Impugnazione del disegno di legge n. 471 - 471bis - 471ter approvato nella seduta dell’1 maggio 2010 dall’Assemblea Regionale Siciliana recante “Disposizioni programmatiche e correttive per l’anno 2010”
Il Commissario dello Stato per la Regione Siciliana, in data 10 maggio 2010, ha impugnato alcuni articoli del disegno di legge approvato dall’Assemblea regionale siciliana recante “Disposizioni programmatiche e correttive per l’anno 2010”.
Tra le diverse doglianze talune meritano particolare attenzione.
Una prima disposizione (art. 4, comma 11) è contestata perché ritenuta in contrasto con gli artt. 3 e 97 Cost. Essa, infatti, nel disporre che una quota del fondo destinato ai trasferimenti annuali in favore dei comuni per lo svolgimento delle funzioni amministrative conferite dalla legislazione vigente, resti nella disponibilità dell’Assessore regionale per le autonomie locali e la funzione pubblica al fine di finanziare attività diverse, «non determina alcun limite alla quota di riserva» ed affida alla assoluta discrezionalità dell’Assessore la scelta in ordine alla utilizzazione delle stesse.
Per violazione degli artt. 3 e 97 sono impugnate anche le previsioni di cui al secondo comma dell’art. 21, al primo comma dell’art. 48, all’art. 87 ed all’art. 104. Quelle di cui all’art. 51, commi 4 e 5 anche per violazione dell’art. 51 Cost., introducendo un ampliamento della categoria di lavoratori precari destinati ad essere stabilizzati, così determinando un aggiramento del principio del concorso pubblico come regola per l’accesso al pubblico impiego ed una disparità di trattamento rispetto al personale precario di altre amministrazioni .Per ragioni analoghe è impugnato l’art. 125, primo comma.
In contrasto con gli artt. 3, 97 e 81, quarto comma Cost. è reputato invece l’art. 36, contenente una norma di interpretazione autentica «delle disposizioni di cui all’art. 39 della L. R. n. 145/1980 e all’art. 24 della L.R- n. 30/2000 riguardanti entrambe l’assistenza legale a carico dell’ente locale in favore di dipendenti ed amministratori soggetti a procedimenti di responsabilità civile, penale o amministrativa in conseguenza di fatti ed atti connessi all’espletamento del servizio e dei compiti d’ufficio». La censura si fonda sull’asserita violazione del principio di ragionevolezza, il cui rispetto può giustificare l’adozione di una norma retroattiva.
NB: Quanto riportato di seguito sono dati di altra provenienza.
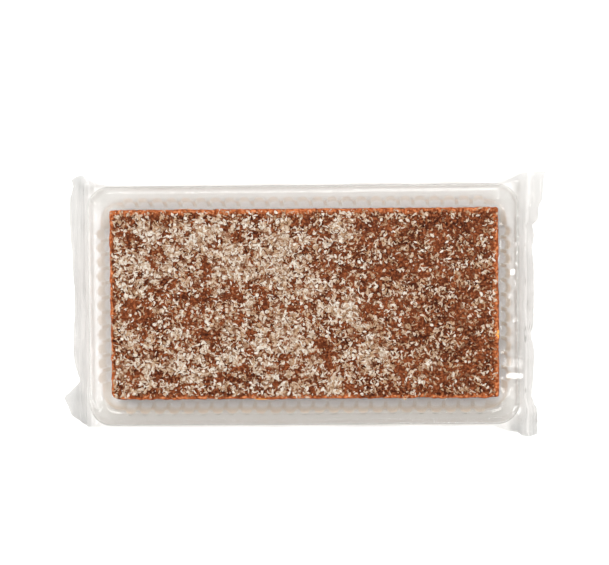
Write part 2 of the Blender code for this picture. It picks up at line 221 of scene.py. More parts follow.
def add_sheet(name, points, faces, surface):
    """A flat-shaded mesh object from a few points and large faces."""
    mesh = bpy.data.meshes.new(name)
    mesh.from_pydata([tuple(point) for point in points], [], faces)
    mesh.materials.append(surface)
    made = bpy.data.objects.new(name, mesh)
    bpy.context.scene.collection.objects.link(made)
    return made


def ring_quads(first, second):
    """Quads between two closed rows of point numbers."""
    return np.stack([first, np.roll(first, -1), np.roll(second, -1), second], 1)


# ---- materials ----

# What clear plastic lets through of each colour, where it has no tint.
CLEAR_TINT = (0.998, 0.997, 0.995)


def new_material(name):
    """A material with nodes, and its nodes and links."""
    made = bpy.data.materials.new(name)
    made.use_nodes = True
    nodes, links = made.node_tree.nodes, made.node_tree.links
    return made, nodes, links


def noise_node(nodes, links, scale, detail=3.0, rough=0.6):
    """Noise through the object, with about scale bumps to the metre."""
    place = nodes.new("ShaderNodeTexCoord")
    made = nodes.new("ShaderNodeTexNoise")
    made.inputs["Scale"].default_value = scale
    made.inputs["Detail"].default_value = detail
    made.inputs["Roughness"].default_value = rough
    links.new(place.outputs["Object"], made.inputs["Vector"])
    return made.outputs["Fac"]


def ramp_node(nodes, links, value, stops):
    """Colours by a value, from stops of place and colour."""
    made = nodes.new("ShaderNodeValToRGB")
    while len(made.color_ramp.elements) < len(stops):
        made.color_ramp.elements.new(0.5)
    for element, (place, colour) in zip(made.color_ramp.elements, stops):
        element.position = place
        element.color = (*colour, 1.0)
    links.new(value, made.inputs["Fac"])
    return made.outputs["Color"]


def mix_node(nodes, links, share, first, second, way="MIX"):
    """A mix of two colours by a share that is a number or a socket."""
    made = nodes.new("ShaderNodeMix")
    made.data_type, made.blend_type = "RGBA", way
    if isinstance(share, float):
        made.inputs["Factor"].default_value = share
    else:
        links.new(share, made.inputs["Factor"])
    links.new(first, made.inputs["A"])
    links.new(second, made.inputs["B"])
    return made.outputs["Result"]


def bump_node(nodes, links, height, strength, depth):
    made = nodes.new("ShaderNodeBump")
    made.inputs["Strength"].default_value = strength
    made.inputs["Distance"].default_value = depth
    links.new(height, made.inputs["Height"])
    return made.outputs["Normal"]


def attribute_node(nodes, label):
    made = nodes.new("ShaderNodeAttribute")
    made.attribute_name = label
    return made.outputs["Fac"]


def cake_material():
    """Brown crumb mottled dark and light, paler and more orange where the rim is bare. The sides grow
    paler toward the base, the crumb's own colour with painted light that lifts the shade there.
    """
    made, nodes, links = new_material("cake_crumb")
    surface = nodes["Principled BSDF"]
    surface.inputs["Roughness"].default_value = 0.8
    surface.inputs["Specular IOR Level"].default_value = 0.03
    grain = noise_node(nodes, links, 760.0, 3.0, 0.65)
    blotch = noise_node(nodes, links, 150.0, 2.0, 0.5)
    top = ramp_node(nodes, links, grain, (
        (0.36, linear(32, 11, 4)), (0.50, linear(82, 37, 17)), (0.64, linear(148, 86, 53))))
    warm = ramp_node(nodes, links, blotch, (
        (0.38, linear(44, 16, 6)), (0.62, linear(126, 66, 36))))
    body = mix_node(nodes, links, 0.3, top, warm)
    rim = ramp_node(nodes, links, grain, (
        (0.36, linear(98, 42, 18)), (0.50, linear(154, 80, 42)), (0.64, linear(206, 136, 92))))
    dust = ramp_node(nodes, links, grain, (
        (0.34, linear(108, 66, 42)), (0.50, linear(146, 110, 84)), (0.66, linear(186, 164, 142))))
    dusted = mix_node(nodes, links, attribute_node(nodes, "dust"), body, dust)
    # Paler crumb low on the sides: partly the crumb's colour, partly painted light that lifts the
    # shade beside the base.
    cut_crumb_and_painted_light = ramp_node(nodes, links, grain, (
        (0.36, linear(134, 74, 42)), (0.50, linear(188, 124, 84)), (0.64, linear(222, 172, 134))))
    edge = mix_node(nodes, links, attribute_node(nodes, "side"), rim, cut_crumb_and_painted_light)
    links.new(mix_node(nodes, links, attribute_node(nodes, "rim"), dusted, edge),
              surface.inputs["Base Color"])
    crumbs = noise_node(nodes, links, 1500.0, 3.0, 0.7)
    links.new(bump_node(nodes, links, crumbs, 0.6, 0.5 * MM), surface.inputs["Normal"])
    return made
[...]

Particolare interesse desta l’impugnazione dell’art. 16, comma 7 che detta una diversa definizione della base di calcolo degli oneri del personale degli enti locali rispetto alla vigente normativa nazionale, ai fini di accertare il rispetto del patto di stabilità interno. Tale soluzione, consentita nelle altre Regioni speciali, non lo sarebbe in Sicilia poiché «gli enti locali siciliani, dal 1999 ad oggi, sono assoggettati alle regole generali dettate dalla legislazione nazionale, con conseguente monitoraggio e verifica da parte del Ministero dell’Economia e delle Finanze e per essi quindi non può essere consentita una diversa modalità di computo degli oneri per il personale non preventivamente assentita dagli organi statali».
Un altro gruppo di disposizioni (artt. 6, 8 e 9) sono invece impugnate per violazione degli artt. 3, 117, comma 2 lett. e) e 119 della Costituzione e degli artt. 14, 17 e 36 dello Statuto speciale, poiché introdurrebbero nuovi tributi, esorbitando dalla competenza che pur lo Statuto stesso attribuisce alla Regione, o comunque inciderebbero sulla disciplina di tributi statali (qualificabili tali, in quanto istituti con legge statale, pur se con un gettito a favore delle Regioni). Per ragioni analoghe sono impugnate le disposizioni di cui al capo II, che contengono una disciplina dettagliata di un credito di imposta a favore dei datori di lavoro che assumano lavoratori svantaggiati e disabili. Anche l’art. 127, comma 14 è oggetto di censura perché reputato lesivo delle competenze statali in materia tributaria.
Profili relativi alla violazione delle competenze legislative statali fondano la doglianza avente ad oggetto l’art. 44, che prevede l’istituzione di un fondo nel quale sono destinati a confluire (anche) beni mobili ed immobili confiscati alla mafia. La norma avrebbe ad oggetto una materia riconducibile ad una delle voci di cui all’art. 117, secondo comma, lett. h) ed l).